◆ Problem ◆
Return only the lines running from the line with "hide_parts(name)" down to the line with "at each point.", both included, exactly as they appear.

Data entries

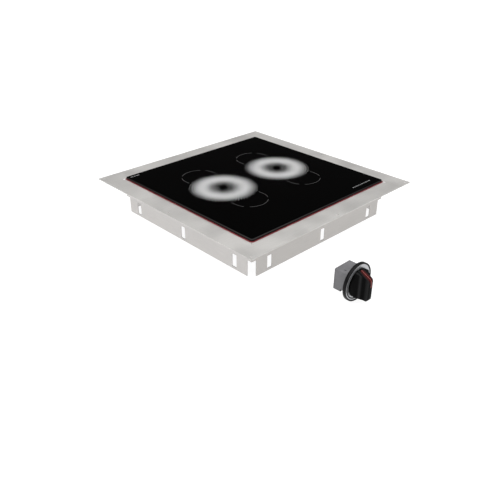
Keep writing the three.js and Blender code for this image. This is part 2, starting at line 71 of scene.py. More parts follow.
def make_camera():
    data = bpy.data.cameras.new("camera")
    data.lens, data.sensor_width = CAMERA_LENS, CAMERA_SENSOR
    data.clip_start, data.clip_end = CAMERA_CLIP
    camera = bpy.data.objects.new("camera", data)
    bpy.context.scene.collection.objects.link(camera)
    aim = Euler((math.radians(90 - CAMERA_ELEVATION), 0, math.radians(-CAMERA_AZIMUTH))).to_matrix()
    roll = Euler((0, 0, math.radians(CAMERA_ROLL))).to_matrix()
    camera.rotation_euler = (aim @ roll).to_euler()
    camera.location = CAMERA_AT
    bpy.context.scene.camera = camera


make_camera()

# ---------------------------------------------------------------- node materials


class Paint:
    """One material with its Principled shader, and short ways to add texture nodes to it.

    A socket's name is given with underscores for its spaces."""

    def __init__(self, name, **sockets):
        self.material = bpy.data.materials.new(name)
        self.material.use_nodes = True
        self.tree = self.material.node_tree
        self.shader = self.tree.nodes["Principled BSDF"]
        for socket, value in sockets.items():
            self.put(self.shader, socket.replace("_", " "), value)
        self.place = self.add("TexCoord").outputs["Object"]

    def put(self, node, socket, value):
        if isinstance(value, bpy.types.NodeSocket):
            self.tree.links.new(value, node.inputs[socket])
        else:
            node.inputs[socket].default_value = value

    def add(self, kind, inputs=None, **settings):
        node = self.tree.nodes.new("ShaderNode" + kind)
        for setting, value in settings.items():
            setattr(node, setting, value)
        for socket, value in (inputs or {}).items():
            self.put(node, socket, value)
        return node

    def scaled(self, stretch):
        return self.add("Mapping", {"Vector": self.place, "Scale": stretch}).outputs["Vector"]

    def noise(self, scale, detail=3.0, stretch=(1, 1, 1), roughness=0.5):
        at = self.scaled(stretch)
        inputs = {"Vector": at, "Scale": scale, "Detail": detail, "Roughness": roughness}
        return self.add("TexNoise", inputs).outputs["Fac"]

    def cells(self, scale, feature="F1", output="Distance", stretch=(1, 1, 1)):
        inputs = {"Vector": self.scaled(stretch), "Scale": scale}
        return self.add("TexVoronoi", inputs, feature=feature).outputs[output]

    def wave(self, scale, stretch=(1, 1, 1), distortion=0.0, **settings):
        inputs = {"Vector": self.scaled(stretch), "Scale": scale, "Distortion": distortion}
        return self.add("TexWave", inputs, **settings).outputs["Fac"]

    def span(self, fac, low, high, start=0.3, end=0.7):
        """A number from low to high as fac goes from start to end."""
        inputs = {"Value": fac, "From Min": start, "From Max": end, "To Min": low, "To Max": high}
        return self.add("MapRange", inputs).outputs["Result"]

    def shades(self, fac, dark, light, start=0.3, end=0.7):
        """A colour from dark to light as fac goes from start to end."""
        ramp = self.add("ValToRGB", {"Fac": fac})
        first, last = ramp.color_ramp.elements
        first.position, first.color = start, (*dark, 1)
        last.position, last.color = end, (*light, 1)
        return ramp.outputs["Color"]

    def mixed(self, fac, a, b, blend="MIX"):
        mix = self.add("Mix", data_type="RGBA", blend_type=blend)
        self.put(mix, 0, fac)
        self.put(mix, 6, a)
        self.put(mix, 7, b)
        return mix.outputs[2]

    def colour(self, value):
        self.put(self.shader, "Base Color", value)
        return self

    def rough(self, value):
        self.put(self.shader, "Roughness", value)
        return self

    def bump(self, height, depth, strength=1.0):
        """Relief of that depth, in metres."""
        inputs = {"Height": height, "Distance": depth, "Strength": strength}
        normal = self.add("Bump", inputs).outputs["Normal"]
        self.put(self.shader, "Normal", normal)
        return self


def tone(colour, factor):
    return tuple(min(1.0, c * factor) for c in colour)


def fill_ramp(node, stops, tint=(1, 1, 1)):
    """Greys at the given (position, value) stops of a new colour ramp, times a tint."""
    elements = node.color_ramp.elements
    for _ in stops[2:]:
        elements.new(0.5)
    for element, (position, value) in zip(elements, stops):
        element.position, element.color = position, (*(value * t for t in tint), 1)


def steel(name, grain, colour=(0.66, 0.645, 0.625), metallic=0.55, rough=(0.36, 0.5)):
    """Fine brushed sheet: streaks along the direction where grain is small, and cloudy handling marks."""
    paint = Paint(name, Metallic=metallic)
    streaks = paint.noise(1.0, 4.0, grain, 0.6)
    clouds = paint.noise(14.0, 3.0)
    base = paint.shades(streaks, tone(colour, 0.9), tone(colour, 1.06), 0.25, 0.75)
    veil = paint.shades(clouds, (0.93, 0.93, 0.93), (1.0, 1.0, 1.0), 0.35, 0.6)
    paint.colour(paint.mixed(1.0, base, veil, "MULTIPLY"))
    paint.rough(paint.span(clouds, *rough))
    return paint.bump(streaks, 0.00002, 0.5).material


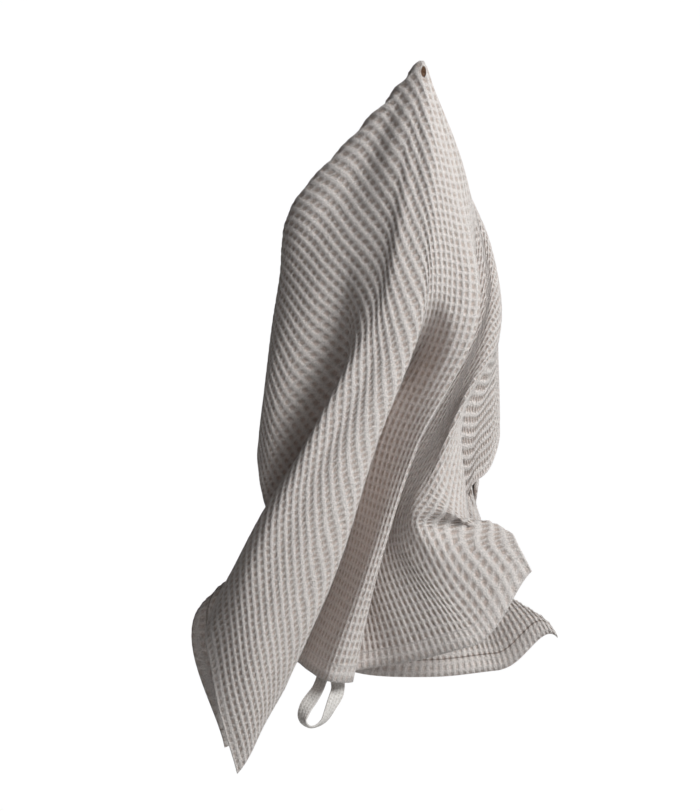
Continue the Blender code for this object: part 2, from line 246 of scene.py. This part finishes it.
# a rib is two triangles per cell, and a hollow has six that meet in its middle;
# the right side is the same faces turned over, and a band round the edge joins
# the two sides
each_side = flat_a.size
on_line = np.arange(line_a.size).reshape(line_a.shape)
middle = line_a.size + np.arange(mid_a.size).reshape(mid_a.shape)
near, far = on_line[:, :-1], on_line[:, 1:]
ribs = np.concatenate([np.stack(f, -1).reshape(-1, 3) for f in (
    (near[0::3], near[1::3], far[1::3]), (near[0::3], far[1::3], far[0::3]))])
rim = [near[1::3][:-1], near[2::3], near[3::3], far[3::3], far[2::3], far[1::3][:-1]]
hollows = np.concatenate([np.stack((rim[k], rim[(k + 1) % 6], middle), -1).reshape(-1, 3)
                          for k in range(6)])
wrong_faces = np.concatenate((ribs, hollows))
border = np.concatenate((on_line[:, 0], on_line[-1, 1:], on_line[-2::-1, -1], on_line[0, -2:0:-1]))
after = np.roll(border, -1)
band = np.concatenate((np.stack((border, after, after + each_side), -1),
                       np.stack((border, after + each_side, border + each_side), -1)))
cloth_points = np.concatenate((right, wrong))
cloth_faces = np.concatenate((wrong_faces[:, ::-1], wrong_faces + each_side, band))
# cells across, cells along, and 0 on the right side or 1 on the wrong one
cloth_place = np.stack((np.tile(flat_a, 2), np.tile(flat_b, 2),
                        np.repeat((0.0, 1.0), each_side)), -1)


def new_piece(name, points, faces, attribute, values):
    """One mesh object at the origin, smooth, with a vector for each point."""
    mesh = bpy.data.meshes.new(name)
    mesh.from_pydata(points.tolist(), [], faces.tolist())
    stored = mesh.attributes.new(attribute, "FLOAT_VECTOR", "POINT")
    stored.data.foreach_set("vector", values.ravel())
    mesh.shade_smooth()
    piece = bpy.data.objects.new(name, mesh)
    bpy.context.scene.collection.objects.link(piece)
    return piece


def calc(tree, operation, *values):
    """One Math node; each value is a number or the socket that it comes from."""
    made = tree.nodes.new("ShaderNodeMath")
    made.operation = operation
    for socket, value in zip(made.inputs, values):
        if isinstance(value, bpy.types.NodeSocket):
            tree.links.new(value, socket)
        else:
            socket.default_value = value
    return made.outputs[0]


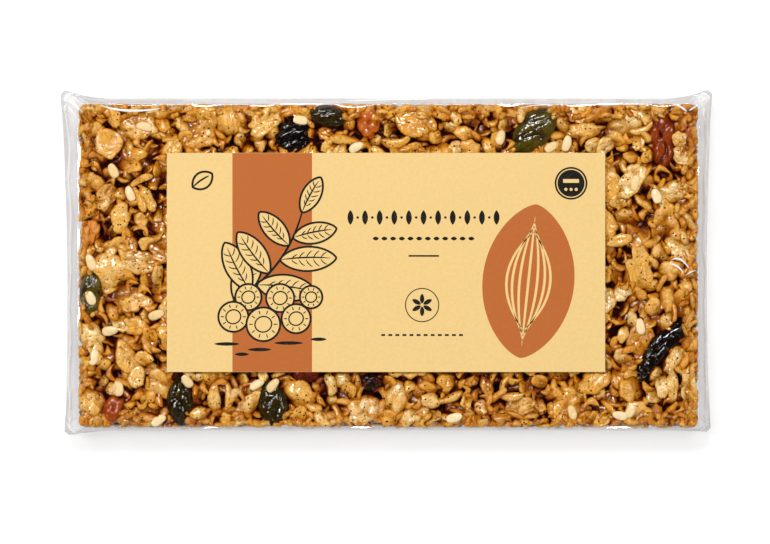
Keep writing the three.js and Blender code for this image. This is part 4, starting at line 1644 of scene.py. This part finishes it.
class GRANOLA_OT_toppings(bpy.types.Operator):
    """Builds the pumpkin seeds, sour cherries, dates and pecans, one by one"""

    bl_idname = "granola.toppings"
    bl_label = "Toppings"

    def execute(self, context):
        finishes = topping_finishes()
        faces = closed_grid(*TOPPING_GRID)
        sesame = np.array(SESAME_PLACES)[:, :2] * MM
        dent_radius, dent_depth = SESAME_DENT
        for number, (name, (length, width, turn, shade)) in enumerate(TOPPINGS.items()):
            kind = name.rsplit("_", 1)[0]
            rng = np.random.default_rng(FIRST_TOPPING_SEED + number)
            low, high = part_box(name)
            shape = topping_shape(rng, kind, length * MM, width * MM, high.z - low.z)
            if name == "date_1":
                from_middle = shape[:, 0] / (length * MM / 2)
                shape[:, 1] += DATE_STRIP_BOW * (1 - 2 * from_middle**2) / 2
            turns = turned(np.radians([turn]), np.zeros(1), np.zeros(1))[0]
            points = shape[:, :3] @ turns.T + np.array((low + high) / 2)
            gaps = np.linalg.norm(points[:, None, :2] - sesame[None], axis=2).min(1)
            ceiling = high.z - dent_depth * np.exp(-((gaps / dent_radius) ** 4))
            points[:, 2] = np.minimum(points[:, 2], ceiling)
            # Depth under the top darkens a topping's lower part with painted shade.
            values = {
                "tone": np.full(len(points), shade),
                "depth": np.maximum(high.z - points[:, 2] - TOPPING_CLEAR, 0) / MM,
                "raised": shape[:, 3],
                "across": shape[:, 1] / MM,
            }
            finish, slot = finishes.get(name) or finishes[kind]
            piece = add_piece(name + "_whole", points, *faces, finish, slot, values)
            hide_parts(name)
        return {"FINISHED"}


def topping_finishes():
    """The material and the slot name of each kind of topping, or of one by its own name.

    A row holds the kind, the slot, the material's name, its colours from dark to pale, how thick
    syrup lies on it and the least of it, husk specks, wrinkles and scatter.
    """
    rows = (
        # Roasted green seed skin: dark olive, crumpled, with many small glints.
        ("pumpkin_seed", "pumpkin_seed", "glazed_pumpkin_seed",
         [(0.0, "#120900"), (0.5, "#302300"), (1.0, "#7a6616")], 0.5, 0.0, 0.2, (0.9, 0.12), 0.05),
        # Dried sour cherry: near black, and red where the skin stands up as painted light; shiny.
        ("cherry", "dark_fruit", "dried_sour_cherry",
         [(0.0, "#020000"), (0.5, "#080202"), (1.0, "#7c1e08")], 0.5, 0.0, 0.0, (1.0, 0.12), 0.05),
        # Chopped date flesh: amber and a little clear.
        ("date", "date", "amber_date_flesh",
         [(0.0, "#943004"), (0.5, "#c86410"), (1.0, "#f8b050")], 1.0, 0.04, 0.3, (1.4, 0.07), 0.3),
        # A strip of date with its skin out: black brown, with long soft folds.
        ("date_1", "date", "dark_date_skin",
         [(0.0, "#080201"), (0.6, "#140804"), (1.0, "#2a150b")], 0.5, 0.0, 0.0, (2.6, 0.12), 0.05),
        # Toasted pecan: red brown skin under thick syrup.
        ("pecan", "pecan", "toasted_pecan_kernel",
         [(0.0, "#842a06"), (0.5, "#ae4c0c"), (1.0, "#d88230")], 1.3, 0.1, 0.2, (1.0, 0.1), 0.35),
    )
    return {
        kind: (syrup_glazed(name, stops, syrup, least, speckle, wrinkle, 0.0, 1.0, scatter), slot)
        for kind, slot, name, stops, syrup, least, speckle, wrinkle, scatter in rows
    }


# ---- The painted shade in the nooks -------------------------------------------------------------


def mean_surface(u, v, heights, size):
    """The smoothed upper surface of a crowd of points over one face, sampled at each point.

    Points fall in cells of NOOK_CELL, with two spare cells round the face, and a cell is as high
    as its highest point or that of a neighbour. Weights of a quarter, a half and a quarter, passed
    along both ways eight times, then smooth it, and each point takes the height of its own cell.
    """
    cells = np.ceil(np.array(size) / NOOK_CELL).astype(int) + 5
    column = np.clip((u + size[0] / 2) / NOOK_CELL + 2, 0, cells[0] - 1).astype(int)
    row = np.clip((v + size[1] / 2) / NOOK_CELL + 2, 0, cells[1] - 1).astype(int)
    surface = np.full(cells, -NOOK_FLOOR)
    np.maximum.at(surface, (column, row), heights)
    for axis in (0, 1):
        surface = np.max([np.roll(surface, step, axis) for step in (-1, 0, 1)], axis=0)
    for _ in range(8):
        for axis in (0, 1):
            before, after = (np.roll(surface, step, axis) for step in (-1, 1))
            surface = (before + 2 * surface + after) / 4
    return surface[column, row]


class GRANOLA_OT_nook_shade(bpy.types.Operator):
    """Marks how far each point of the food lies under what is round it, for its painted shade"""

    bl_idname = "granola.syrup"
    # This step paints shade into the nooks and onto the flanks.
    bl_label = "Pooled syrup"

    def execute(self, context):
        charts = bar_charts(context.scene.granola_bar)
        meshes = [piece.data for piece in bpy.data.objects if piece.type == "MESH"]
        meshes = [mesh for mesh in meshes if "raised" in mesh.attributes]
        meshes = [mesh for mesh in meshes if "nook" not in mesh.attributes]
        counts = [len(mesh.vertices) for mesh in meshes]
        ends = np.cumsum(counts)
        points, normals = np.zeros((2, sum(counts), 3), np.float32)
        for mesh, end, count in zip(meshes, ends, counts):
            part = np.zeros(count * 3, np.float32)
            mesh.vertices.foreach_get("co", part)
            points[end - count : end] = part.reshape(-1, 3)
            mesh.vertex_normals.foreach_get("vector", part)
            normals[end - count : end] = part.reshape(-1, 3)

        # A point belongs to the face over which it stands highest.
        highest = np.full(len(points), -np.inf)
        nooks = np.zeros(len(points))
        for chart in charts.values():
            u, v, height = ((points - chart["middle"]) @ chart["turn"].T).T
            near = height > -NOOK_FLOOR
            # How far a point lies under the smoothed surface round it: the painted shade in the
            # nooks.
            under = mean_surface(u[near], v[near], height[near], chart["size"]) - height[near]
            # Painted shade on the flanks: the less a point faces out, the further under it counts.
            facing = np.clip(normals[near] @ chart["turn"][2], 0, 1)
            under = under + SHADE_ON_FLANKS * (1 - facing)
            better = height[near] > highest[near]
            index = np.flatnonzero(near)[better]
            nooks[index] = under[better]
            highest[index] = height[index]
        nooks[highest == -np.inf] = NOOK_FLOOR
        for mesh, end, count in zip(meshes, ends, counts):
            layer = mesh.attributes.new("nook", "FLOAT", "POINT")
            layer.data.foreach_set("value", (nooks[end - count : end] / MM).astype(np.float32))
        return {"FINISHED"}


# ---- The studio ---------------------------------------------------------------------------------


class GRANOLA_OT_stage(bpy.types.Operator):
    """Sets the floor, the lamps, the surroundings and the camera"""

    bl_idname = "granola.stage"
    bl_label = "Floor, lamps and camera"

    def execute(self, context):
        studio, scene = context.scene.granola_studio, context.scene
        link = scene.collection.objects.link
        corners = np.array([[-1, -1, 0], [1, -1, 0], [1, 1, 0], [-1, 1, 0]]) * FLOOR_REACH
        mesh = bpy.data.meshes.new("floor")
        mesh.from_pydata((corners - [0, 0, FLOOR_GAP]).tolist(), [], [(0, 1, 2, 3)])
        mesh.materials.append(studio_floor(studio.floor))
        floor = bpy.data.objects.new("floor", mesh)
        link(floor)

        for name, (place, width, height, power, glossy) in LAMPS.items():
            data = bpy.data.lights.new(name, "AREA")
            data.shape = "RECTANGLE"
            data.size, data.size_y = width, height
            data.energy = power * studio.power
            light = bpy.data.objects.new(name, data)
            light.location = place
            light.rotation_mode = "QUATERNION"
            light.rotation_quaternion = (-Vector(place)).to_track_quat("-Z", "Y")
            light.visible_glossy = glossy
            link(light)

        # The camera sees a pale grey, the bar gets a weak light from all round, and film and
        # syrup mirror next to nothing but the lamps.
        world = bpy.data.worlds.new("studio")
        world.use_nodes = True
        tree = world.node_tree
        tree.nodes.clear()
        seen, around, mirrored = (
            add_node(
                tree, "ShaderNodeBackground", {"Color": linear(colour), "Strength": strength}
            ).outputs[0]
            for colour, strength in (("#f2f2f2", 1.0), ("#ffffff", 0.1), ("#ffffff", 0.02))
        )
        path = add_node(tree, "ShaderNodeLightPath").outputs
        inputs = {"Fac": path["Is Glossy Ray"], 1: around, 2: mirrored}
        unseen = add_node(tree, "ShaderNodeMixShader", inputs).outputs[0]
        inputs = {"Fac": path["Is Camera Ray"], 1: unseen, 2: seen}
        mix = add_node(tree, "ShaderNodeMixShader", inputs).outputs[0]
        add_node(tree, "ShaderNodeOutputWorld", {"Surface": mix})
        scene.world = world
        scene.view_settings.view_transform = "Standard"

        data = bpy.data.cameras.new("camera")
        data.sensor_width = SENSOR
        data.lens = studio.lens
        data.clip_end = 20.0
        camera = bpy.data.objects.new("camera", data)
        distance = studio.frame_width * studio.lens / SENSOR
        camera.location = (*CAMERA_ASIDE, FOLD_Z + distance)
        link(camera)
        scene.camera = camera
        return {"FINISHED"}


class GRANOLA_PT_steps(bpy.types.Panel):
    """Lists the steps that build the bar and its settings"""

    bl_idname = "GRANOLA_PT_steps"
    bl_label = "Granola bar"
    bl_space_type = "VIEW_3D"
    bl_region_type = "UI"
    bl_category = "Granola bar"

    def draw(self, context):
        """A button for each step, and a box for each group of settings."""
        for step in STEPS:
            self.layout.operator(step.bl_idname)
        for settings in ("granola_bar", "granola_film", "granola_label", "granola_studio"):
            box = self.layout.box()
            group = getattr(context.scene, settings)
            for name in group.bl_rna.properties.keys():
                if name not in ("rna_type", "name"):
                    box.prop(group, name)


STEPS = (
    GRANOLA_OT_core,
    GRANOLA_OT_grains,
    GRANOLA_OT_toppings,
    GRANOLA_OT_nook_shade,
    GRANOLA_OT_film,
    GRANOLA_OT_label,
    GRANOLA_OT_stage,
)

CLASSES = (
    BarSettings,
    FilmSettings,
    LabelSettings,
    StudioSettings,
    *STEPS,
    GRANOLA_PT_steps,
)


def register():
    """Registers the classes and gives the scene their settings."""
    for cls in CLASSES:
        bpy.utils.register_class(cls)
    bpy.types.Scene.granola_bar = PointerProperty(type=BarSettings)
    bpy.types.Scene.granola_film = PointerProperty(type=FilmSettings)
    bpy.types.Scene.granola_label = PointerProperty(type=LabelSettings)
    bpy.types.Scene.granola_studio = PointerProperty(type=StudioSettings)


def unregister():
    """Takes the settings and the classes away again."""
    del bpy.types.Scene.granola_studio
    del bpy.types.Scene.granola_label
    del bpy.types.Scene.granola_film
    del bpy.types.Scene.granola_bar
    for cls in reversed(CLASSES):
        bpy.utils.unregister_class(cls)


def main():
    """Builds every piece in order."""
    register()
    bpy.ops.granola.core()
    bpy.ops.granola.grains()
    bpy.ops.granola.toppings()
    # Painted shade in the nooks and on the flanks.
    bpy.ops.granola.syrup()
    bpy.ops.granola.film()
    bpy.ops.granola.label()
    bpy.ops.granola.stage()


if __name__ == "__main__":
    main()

◆ Completed task ◆
            hide_parts(name)
        return {"FINISHED"}


def topping_finishes():
    """The material and the slot name of each kind of topping, or of one by its own name.

    A row holds the kind, the slot, the material's name, its colours from dark to pale, how thick
    syrup lies on it and the least of it, husk specks, wrinkles and scatter.
    """
    rows = (
        # Roasted green seed skin: dark olive, crumpled, with many small glints.
        ("pumpkin_seed", "pumpkin_seed", "glazed_pumpkin_seed",
         [(0.0, "#120900"), (0.5, "#302300"), (1.0, "#7a6616")], 0.5, 0.0, 0.2, (0.9, 0.12), 0.05),
        # Dried sour cherry: near black, and red where the skin stands up as painted light; shiny.
        ("cherry", "dark_fruit", "dried_sour_cherry",
         [(0.0, "#020000"), (0.5, "#080202"), (1.0, "#7c1e08")], 0.5, 0.0, 0.0, (1.0, 0.12), 0.05),
        # Chopped date flesh: amber and a little clear.
        ("date", "date", "amber_date_flesh",
         [(0.0, "#943004"), (0.5, "#c86410"), (1.0, "#f8b050")], 1.0, 0.04, 0.3, (1.4, 0.07), 0.3),
        # A strip of date with its skin out: black brown, with long soft folds.
        ("date_1", "date", "dark_date_skin",
         [(0.0, "#080201"), (0.6, "#140804"), (1.0, "#2a150b")], 0.5, 0.0, 0.0, (2.6, 0.12), 0.05),
        # Toasted pecan: red brown skin under thick syrup.
        ("pecan", "pecan", "toasted_pecan_kernel",
         [(0.0, "#842a06"), (0.5, "#ae4c0c"), (1.0, "#d88230")], 1.3, 0.1, 0.2, (1.0, 0.1), 0.35),
    )
    return {
        kind: (syrup_glazed(name, stops, syrup, least, speckle, wrinkle, 0.0, 1.0, scatter), slot)
        for kind, slot, name, stops, syrup, least, speckle, wrinkle, scatter in rows
    }


# ---- The painted shade in the nooks -------------------------------------------------------------


def mean_surface(u, v, heights, size):
    """The smoothed upper surface of a crowd of points over one face, sampled at each point.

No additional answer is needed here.